China’s and Latvia’s experiences

Taking cues from China’s and Latvia’s experiences might be a way out. For example, in 2015, the Central Bank of China devalued her currency, making it weaker in order to make the country’s goods more appealing globally with the consciousness of avoiding sharp currency depreciation, creating stability and encouraging the Yuan to play a more significant role while remaining little used outside of China. This reform was targeted towards a more market-oriented economy to make exports look more attractive. The aim was to give market forces a greater role in determining the Yuen exchange rate to enable deeper currency reform and gradual economic expansion, daring global repercussions on countries including the United States and India. For devaluations to play a positive role, Nigeria will have to transform its economy from a consumption economy to a production one.

Nigeria’s economy is similar to Latvia’s during the depression of 2009-2010. Latvia’s economic situation in 2008-2009 was characterized by a huge debt profile, a low gross domestic product (GDP) of about 24 per cent, high unemployment rates and several other negative economic indices. But unlike Nigeria, the Latvian government tackled this poor economic performance through a mechanism of fiscal tightening of their GDP and fixed local currency, coupled with the implementation of fiscal and monetary policies that promote a rapid economic recovery and growth. Despite the European and IMF disagreements on the Latvian government’s decision to peg the exchange rate, tagging it a ‘bad economic policy,’ the decision launched Latvia on the path of slow but sure economic recovery in 2010. Latvia embraced this ‘bad economic policy’ (so tagged by the IMF), which launched its people out of the woods.

Nigeria’s situation and Africa’s economic recovery

The situation in Nigeria is not different from Latvia’s situation, with her economy sliding from surplus export earnings in the 1980s to a staggering import expenditure in 2023 with continuous rising food imports, evidently showing a slide further into the consumer economy! Nigeria’s deregulation of the downstream petroleum sector, the collapse of the FX market within two weeks of the administration, and the subsequent increase in taxation without relief provisions further complicated the situation. Today, Nigeria is neck-deep in food crises.

The leeway for Nigeria is a total departure from the failed Euro-America economic recovery policies to embrace pro-African economic strategies, taking cues from other experiences, such as the Chinese and Latvian models.
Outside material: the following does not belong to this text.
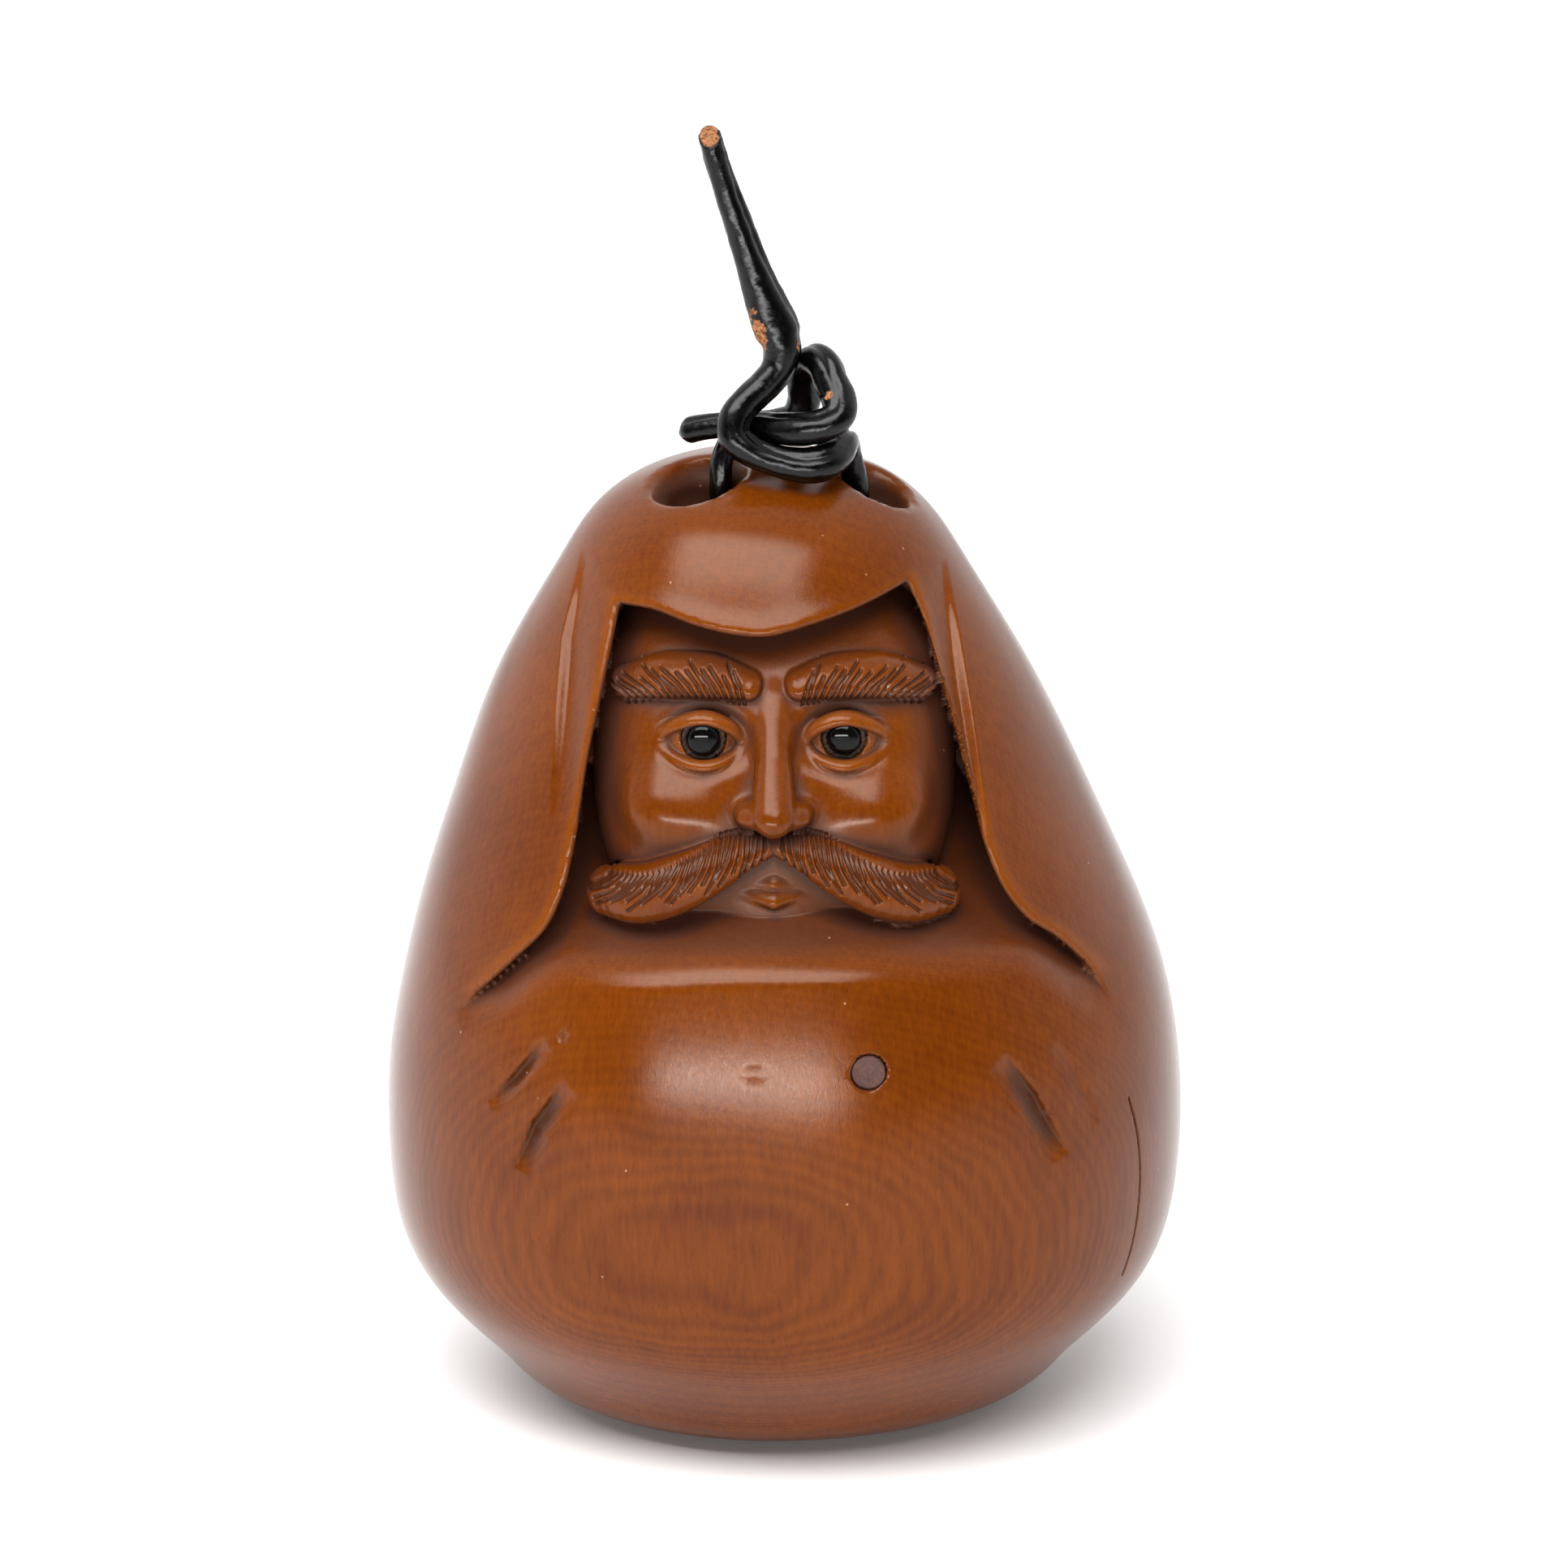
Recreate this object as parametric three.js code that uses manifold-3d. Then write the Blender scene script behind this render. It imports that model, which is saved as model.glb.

These models are pointers that exploring indigenous policies could strengthen Nigeria’s economic growth rather than leveraging non-performing policies and instructions from the IMF and World Bank.
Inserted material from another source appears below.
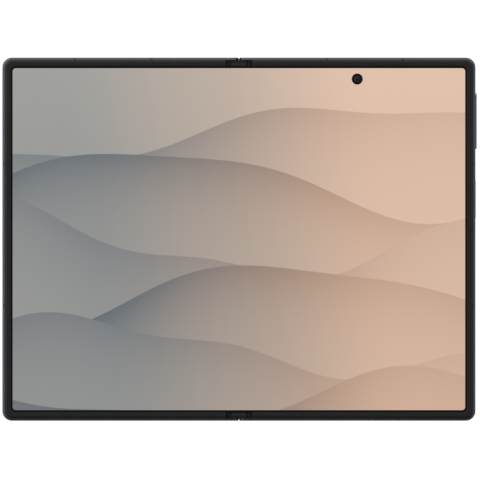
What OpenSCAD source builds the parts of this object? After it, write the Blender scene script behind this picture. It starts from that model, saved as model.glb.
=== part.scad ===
// Book-style foldable smartphone, open flat and lying on its back.
// X runs across the fold, Y along the hinge and Z up, out of the inner screen.
// The origin is under the middle of the hinge, on the plane the phone lies on.

/* [Body] */
// Width across both open halves
body_w = 161.4; // [158:0.1:166]
// Length along the hinge
body_l = 123.9; // [121:0.1:128]
// Thickness of an open half, from the back glass to the top of the bezel
body_t = 4.9; // [4.85:0.05:5.2]
// Radius of the outer corners, seen from the front
corner_r = 3.3; // [3.1:0.1:3.8]
// Wall of the metal frame
wall_t = 1.6; // [1.5:0.05:1.75]
// Rounding of the frame's front edge
front_round = 0.9; // [0.6:0.05:0.9]
// Rounding of the frame's back edge
back_round = 0.7; // [0.45:0.05:0.9]
// Thickness of the plate inside the frame that carries the display
mid_t = 0.35; // [0.3:0.05:0.45]

/* [Screen and bezel] */
// Thickness of the flexible display with its backing plate
display_t = 1; // [0.9:0.05:1.05]
// How far the bezel stands above the display
screen_recess = 0.25; // [0.2:0.05:0.35]
// Height of the sloping outer side of the bezel above the metal frame
bezel_rise = 0.3; // [0.2:0.05:0.35]
// Width of the sloping outer side of the bezel
bezel_slope = 0.6; // [0.4:0.05:0.7]
// Width of the flat top of the bezel
bezel_flat = 1.4; // [1.3:0.05:1.7]
// Inner corner radius of the bezel
bezel_in_r = 1.6; // [1.2:0.1:2.4]
// How far the display reaches in under the bezel
display_tuck = 1; // [0.6:0.05:1.05]

/* [Hinge] */
// Height of the two fold axes above the back
axis_z = 2.5; // [2.45:0.01:2.52]
// Space left between the two bezels when the phone is shut
fold_gap = 0.1; // [0.06:0.02:0.2]
// How far outside its fold axis each display half starts
leaf_set = 2; // [1.9:0.05:2.2]
// Thickness of the metal lip of each frame behind the hinge
lip_t = 0.6; // [0.55:0.01:0.62]
// Width of the visible part of that lip
lip_w = 1.35; // [1:0.05:2]
// Gap between the two lips on the back
lip_gap = 0.5; // [0.3:0.05:0.7]
// Gap between the two frames at the ends of the hinge
rail_gap = 0.2; // [0.16:0.02:0.3]
// Rounding of the frame's corners at the hinge, seen from the front
notch_r = 0.45; // [0.3:0.05:0.6]
// Wall of the hinge housing
spine_wall = 0.45; // [0.4:0.01:0.48]
// Radius of the hinge shafts
shaft_r = 0.5; // [0.4:0.02:0.52]
// Radius of the journals of the idler gears
journal_r = 0.35; // [0.3:0.01:0.4]
// Number of teeth on each of the four gears
teeth = 10; // [10:2:12]
// Distance of each hinge unit from the middle of the phone
unit_y = 30; // [24:0.5:38]
// Thickness of a bearing block
block_t = 1.6; // [1.2:0.1:2]
// Width of a gear
gear_w = 1.6; // [1.2:0.1:2]
// Width of a hinge arm
arm_w = 5; // [4:0.5:7]
// Thickness of a hinge arm
arm_t = 0.6; // [0.45:0.05:0.6]
// Radius of the eye of a hinge arm
hub_r = 1.05; // [0.95:0.01:1.08]
// Length of the bracket at the end of each arm
bracket_l = 6; // [5:0.5:8]
// Width of that bracket
bracket_w = 12; // [10:0.5:14]
// Number of disc springs on each shaft
springs = 8; // [4:2:12]
// Width of the raised middle of a hinge end cap
cap_w = 5.1; // [4.6:0.1:5.3]

/* [Keys] */
// Length of the volume key
volume_l = 19.1; // [16:0.1:22]
// Distance of the middle of the volume key from the top edge
volume_in_y = 21.65; // [18:0.05:23]
// How far the volume key stands out
volume_out = 0.55; // [0.4:0.05:0.7]
// Length of the power key
power_l = 13.4; // [11:0.1:15]
// Distance between the middles of the two keys
key_pitch = 26.6; // [24:0.1:30]
// How far the power key stands out
power_out = 0.2; // [0.2:0.05:0.4]
// Height of both keys
key_h = 1.8; // [1.5:0.05:1.9]
// Height of the middle of both keys above the back
key_z = 1.95; // [1.9:0.05:2.05]

/* [Cameras] */
// How far the lens rings stand out behind the back glass
bump_h = 1.3; // [1.1:0.05:1.8]
// How far the lens rings stand out of the camera island
ring_h = 0.4; // [0.3:0.05:0.6]
// Distance between the two rear lenses
lens_pitch = 22; // [20.5:0.5:24]
// Width of the camera island, and the diameter of its round ends
island_w = 20; // [18.4:0.2:22]
// Distance of the island's middle from the outer edge of the phone
island_in_x = 23.7; // [22.6:0.1:25]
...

Nigeria needs to look inwards to formulate radical economic measures that will rescue the 133 million multi-dimensionally poor Nigerians and several other millions transiting to starvation and multidimensional poverty. As a matter of urgency, further implementation of economic templates by these global financial institutions (led by the World Bank and the IMF) should be jettisoned. It is time for Africa to take her destiny into her hands and put the continent back on the strata of economic growth! African leadership should be pragmatic, proactive, and holistically embrace internal devaluation mechanisms through drastic cuts in the cost of governance, reduction in the cost of education and healthcare tourism abroad while increasing massive investments in infrastructures, education, agriculture, and combating insecurity. Furthermore, frontal implementation of Pan-African democratic ideals and the enforcement of stiff punishments for corrupt and selfish public office holders.

Finally, rather than adopting the non-performing policies from financial institutions in the Global North, Nigeria and other African countries with similar economic situations should embrace the strict implementation of indigenous and out-of-the-box models to re-position Africa on the path of economic growth.